Mari kita tengok lagu religi, atau tepatnya lagu lebaran Malaysia. Alih-alih hanya doa pujian atau sebatas lirik yang menggurui, beberapa lagu lebaran Malaysia lebih “bercerita”. Mereka mendeskripsikan kegiatan mereka menjelang lebaran seperti mudik, beli baju baru, menyiapkan makanan, uang THR, dan sebagainya. Ada yang menyambutnya dengan semangat suka cita, ada yang haru dan rindu kampung halaman, ada juga yang panik karena persiapan lebarannya kacau.

Aku kurang paham apakah “lagu raya” ini masuk lagu religi, tapi menurutku ini masih masuk karena terkait hari raya keagamaan. Mungkin kalau dibuat bercerita seperti lagu lebaran Malaysia, pasti pendengar tidak akan bosan. Sebagian besar lagu-lagu pop religi Indonesia memang terkesan menggurui dan menasihati kalau ini benar dan ini salah, atau kalau tidak melakukan x maka akan kena y. Memang tidak salah, tapi sebagai pendengar, tentu lama-lama mereka akan bosan. Sudah mengikuti ceramah, melihat-lihat konten religi, pasti bosan dan butuh perspektif yang lebih realistis. Cerita lebaran ala lagu-lagu raya itu jadi terasa segar dan mudah diterima pendengar awam.
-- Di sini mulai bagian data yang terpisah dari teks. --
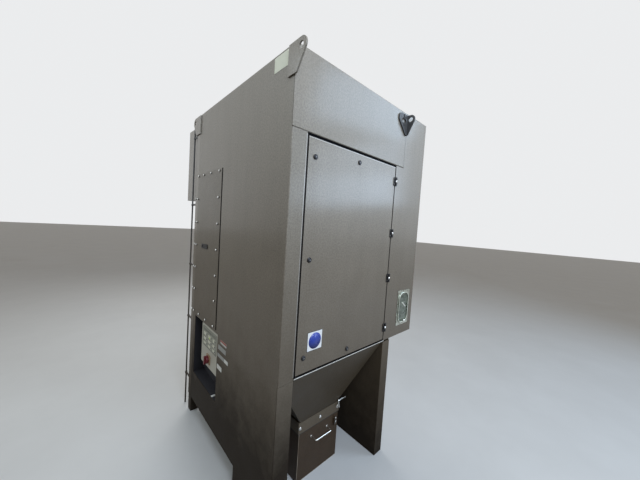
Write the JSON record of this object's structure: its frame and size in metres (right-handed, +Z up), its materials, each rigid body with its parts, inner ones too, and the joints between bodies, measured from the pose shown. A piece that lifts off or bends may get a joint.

Lagi-lagi aku tidak tahu ini masuk lagu religi atau tidak, tapi setidaknya ada satu lagu tentang agama yang “bercerita” di negara kita. Aku cukup suka lagunya, mungkin bisa ditonton lagu ini:

Buat yang tidak tahu Bahasa Jawa, “Santri Pekok” adalah lagu tentang seorang preman yang jatuh cinta pada seorang santriwati. Ia bertamu menemui ayah sang santriwati dan mencoba membuat kesan baik dengan memakai sarung dan songkok, serta menahan diri tidak merokok. Sang ayah merasa curiga. Rupanya ia lupa melepas anting-antingnya. Ayah tersebut lantas menyebut si preman “santri pekok” alias santri bodoh. Si preman pun memutuskan memperbaiki hidupnya supaya dapat pasangan yang beriman.

Kira-kira itu saja yang aku tahu dan rasakan soal lagu Malaysia. Memang dalam beberapa hal kita unggul; dangdut kita masih bisa trending di sana. Sementara itu, mereka juga punya cara penulisan lagu yang unik juga. Mungkin ini bisa memacu kreativitas kita buat bikin lagu yang berbeda dan jadi pertimbangan juga soal tren lagu. Sekali-kali kita tidak usahlah bermusuhan sama negara tetangga, apalagi soal musik.